Our Enquiry-Based Curriculum
This year, we are pleased to be embedding our enquiry based learning. This is something that we feel passionate about both to engage and excite the children with their learning, and to develop more fully their understanding of the world around them. Our aim is to develop the children’s natural curiosity, deepen their understanding and develop their passions whilst providing them with the cultural capital that they will need to succeed in later life. Cultural capital can be defined as the essential knowledge that children need to be educated citizens.
We believe that a rich and varied curriculum should be one that accounts for the interests of the children, and is used as a vehicle for their learning and skills development in all areas of the curriculum. An example being in Year 1 where the children ask, ‘What is my favourite plant and why?’ their learning in English will involve plant fact files and stories about flowers; in maths they will measure flowers, plant seeds in arrays and weigh soil; in science they will look at germination and the conditions needed to help a seed to grow. By the end of the half term, the children will have developed a knowledge and passion for plants and growing and their English and maths work – linked to the learning - has enabled them to develop skills through real-life learning.
We start each learning enquiry by finding out what the children want to know and what they already know and then develop it from there. At the end of each enquiry we finish with a ‘Great Work’ – this can be in the form of a performance, recital, sharing of knowledge or learning to parents, the community or another year group. During the planning process, we consider the ‘Great Work’ outcome and then map out the pathway to ensuring that this is of a richness and quality that embraces and will showcase the learning. Learning should be memorable and so we embrace opportunities to facilitate this through active learning.

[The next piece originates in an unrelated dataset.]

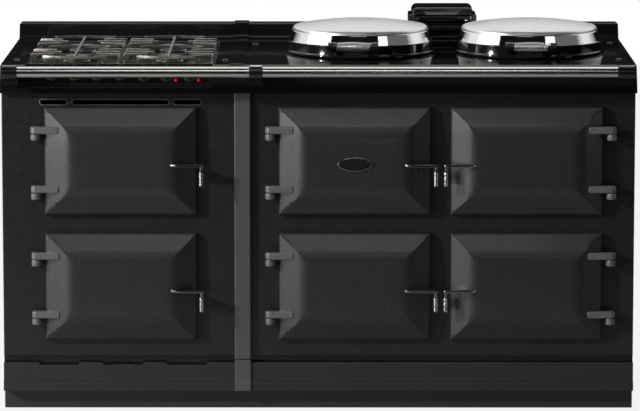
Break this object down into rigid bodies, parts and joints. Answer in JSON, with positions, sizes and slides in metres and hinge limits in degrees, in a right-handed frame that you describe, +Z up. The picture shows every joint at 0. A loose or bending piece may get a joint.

Each half term we evaluate and assess the teaching and learning from the child’s and teachers’ perspectives. We reflect on the children’s responses then adapt and refine the planning in the light of this. We ask each child or group of children questions such as:
We embrace opportunities for the children to experience and tap into the knowledge of professionals – partners in learning – planning in visits when possible. Our curriculum encourages the children to ask and respond to questions about the world around them, becoming more aware of ways in which they can contribute to society and make a difference. Through this, they are better prepared for the next stage in their education and for life in modern Britain.